Task brief
Give the data below again, word for word.
[START OF Recorded information]
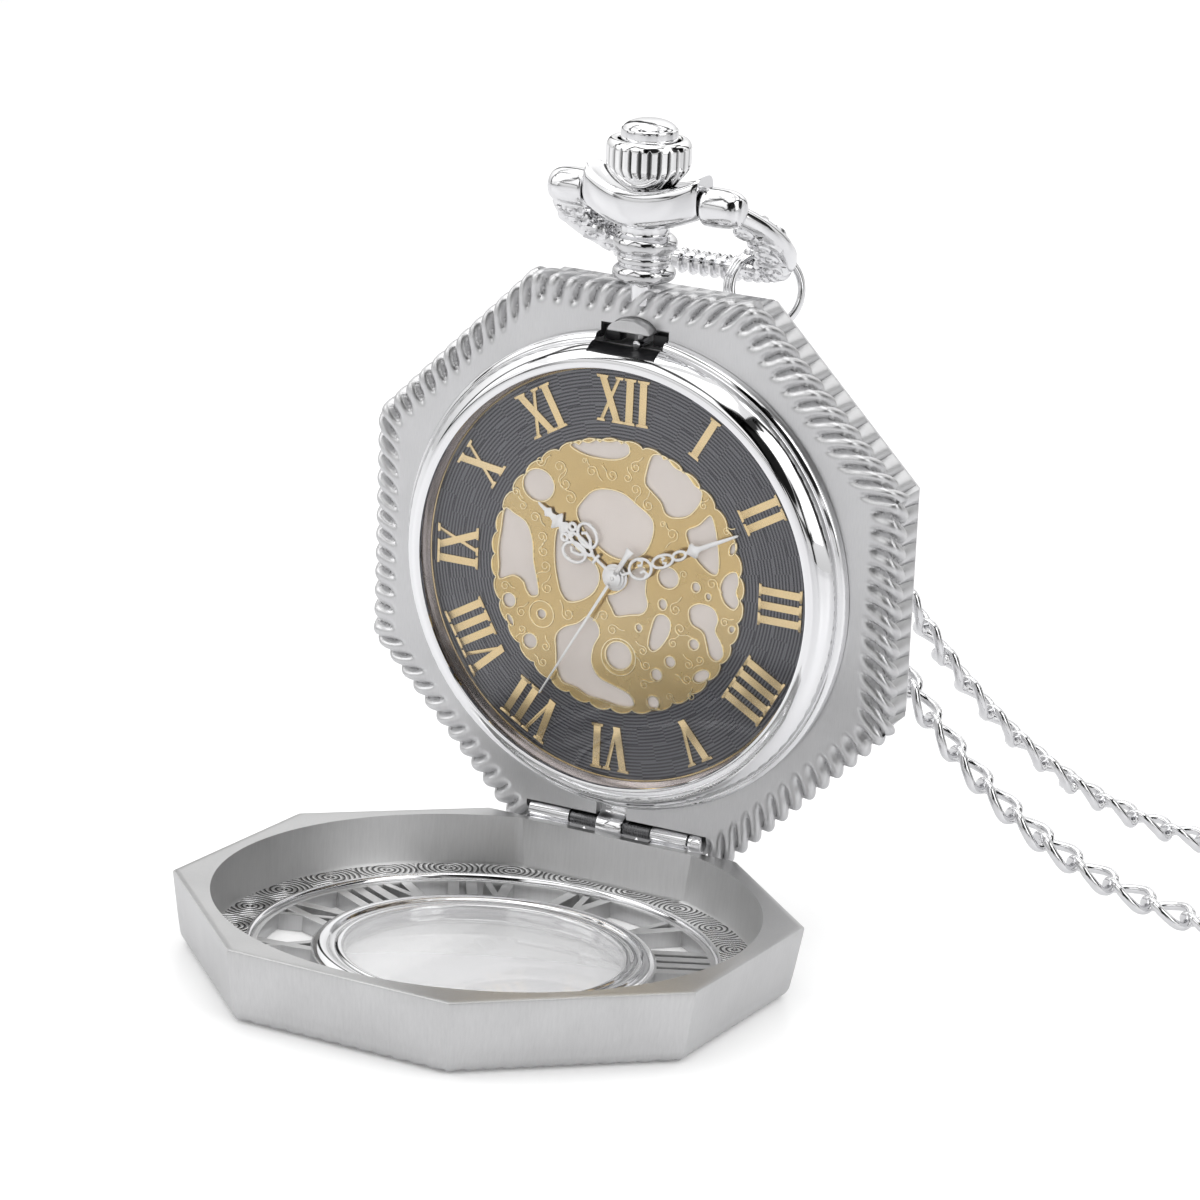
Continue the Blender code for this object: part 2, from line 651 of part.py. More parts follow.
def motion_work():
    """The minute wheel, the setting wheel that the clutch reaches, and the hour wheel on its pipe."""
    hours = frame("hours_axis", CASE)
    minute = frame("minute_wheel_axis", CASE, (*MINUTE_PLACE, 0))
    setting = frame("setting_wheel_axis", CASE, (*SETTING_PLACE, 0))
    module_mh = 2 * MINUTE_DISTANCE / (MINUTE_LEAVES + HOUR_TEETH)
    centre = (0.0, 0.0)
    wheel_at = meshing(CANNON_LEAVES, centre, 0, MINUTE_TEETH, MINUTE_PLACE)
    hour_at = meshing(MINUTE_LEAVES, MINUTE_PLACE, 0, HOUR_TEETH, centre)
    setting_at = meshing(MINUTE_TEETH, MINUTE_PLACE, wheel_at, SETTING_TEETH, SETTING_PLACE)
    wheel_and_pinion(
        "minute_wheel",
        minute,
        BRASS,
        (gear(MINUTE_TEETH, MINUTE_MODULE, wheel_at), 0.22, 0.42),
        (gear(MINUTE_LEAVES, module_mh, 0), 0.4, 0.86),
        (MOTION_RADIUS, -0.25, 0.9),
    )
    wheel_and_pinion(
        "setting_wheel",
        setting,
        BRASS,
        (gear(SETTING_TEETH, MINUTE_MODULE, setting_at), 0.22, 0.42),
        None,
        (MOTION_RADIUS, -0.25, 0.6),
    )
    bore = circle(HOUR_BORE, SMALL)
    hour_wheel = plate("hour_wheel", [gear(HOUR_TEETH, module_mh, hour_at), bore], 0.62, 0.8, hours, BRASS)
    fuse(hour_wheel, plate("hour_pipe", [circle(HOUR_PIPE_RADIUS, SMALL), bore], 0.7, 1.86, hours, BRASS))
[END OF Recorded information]
Complete response
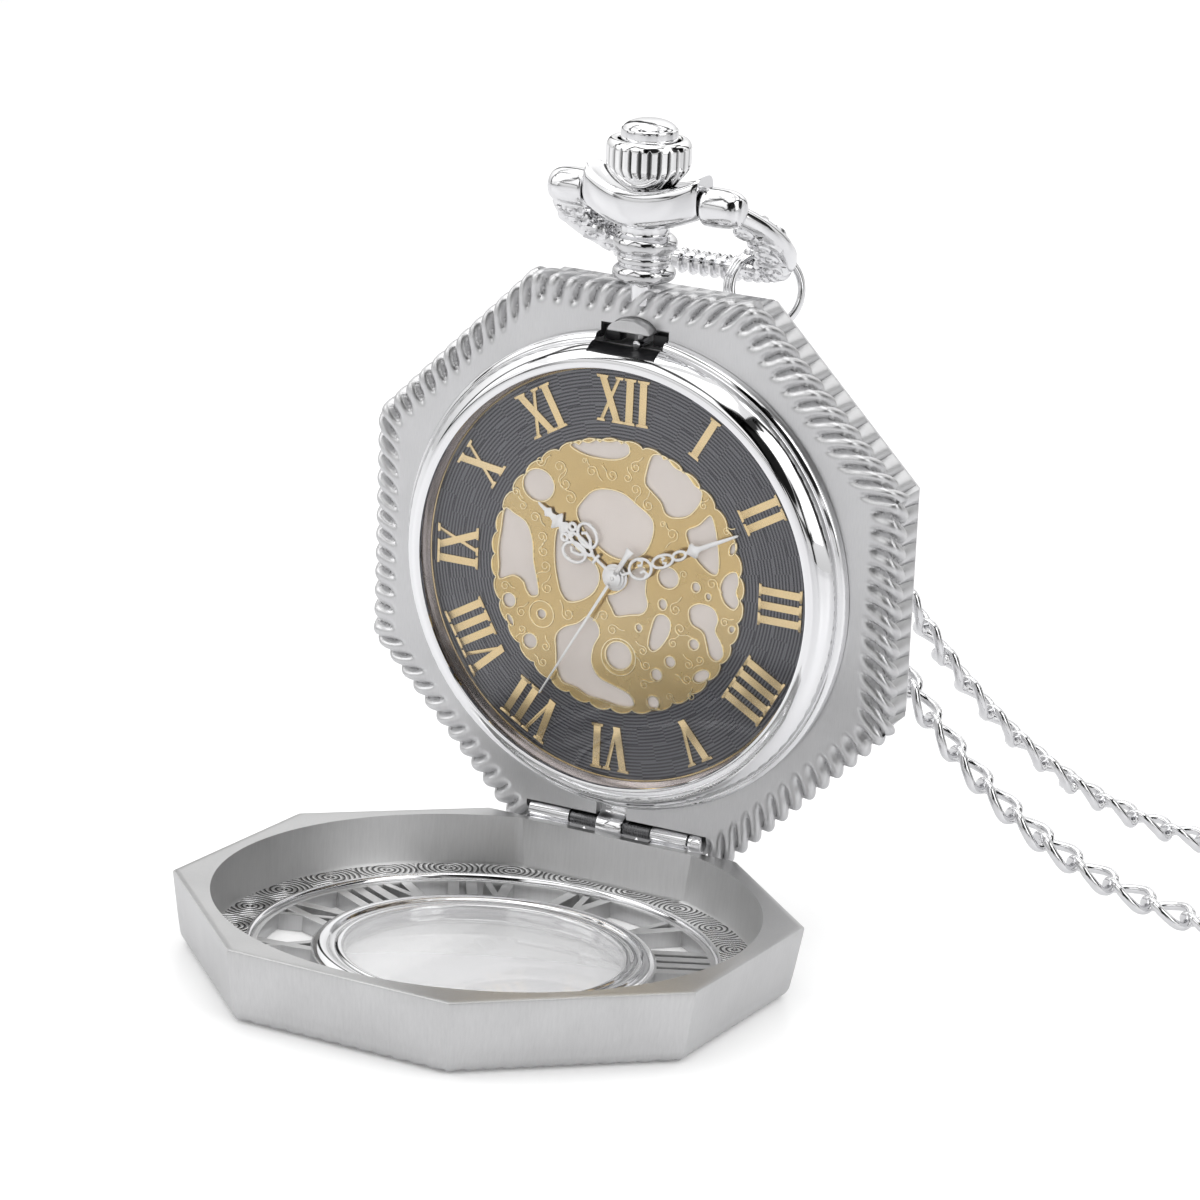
Continue the Blender code for this object: part 2, from line 651 of part.py. More parts follow.
def motion_work():
    """The minute wheel, the setting wheel that the clutch reaches, and the hour wheel on its pipe."""
    hours = frame("hours_axis", CASE)
    minute = frame("minute_wheel_axis", CASE, (*MINUTE_PLACE, 0))
    setting = frame("setting_wheel_axis", CASE, (*SETTING_PLACE, 0))
    module_mh = 2 * MINUTE_DISTANCE / (MINUTE_LEAVES + HOUR_TEETH)
    centre = (0.0, 0.0)
    wheel_at = meshing(CANNON_LEAVES, centre, 0, MINUTE_TEETH, MINUTE_PLACE)
    hour_at = meshing(MINUTE_LEAVES, MINUTE_PLACE, 0, HOUR_TEETH, centre)
    setting_at = meshing(MINUTE_TEETH, MINUTE_PLACE, wheel_at, SETTING_TEETH, SETTING_PLACE)
    wheel_and_pinion(
        "minute_wheel",
        minute,
        BRASS,
        (gear(MINUTE_TEETH, MINUTE_MODULE, wheel_at), 0.22, 0.42),
        (gear(MINUTE_LEAVES, module_mh, 0), 0.4, 0.86),
        (MOTION_RADIUS, -0.25, 0.9),
    )
    wheel_and_pinion(
        "setting_wheel",
        setting,
        BRASS,
        (gear(SETTING_TEETH, MINUTE_MODULE, setting_at), 0.22, 0.42),
        None,
        (MOTION_RADIUS, -0.25, 0.6),
    )
    bore = circle(HOUR_BORE, SMALL)
    hour_wheel = plate("hour_wheel", [gear(HOUR_TEETH, module_mh, hour_at), bore], 0.62, 0.8, hours, BRASS)
    fuse(hour_wheel, plate("hour_pipe", [circle(HOUR_PIPE_RADIUS, SMALL), bore], 0.7, 1.86, hours, BRASS))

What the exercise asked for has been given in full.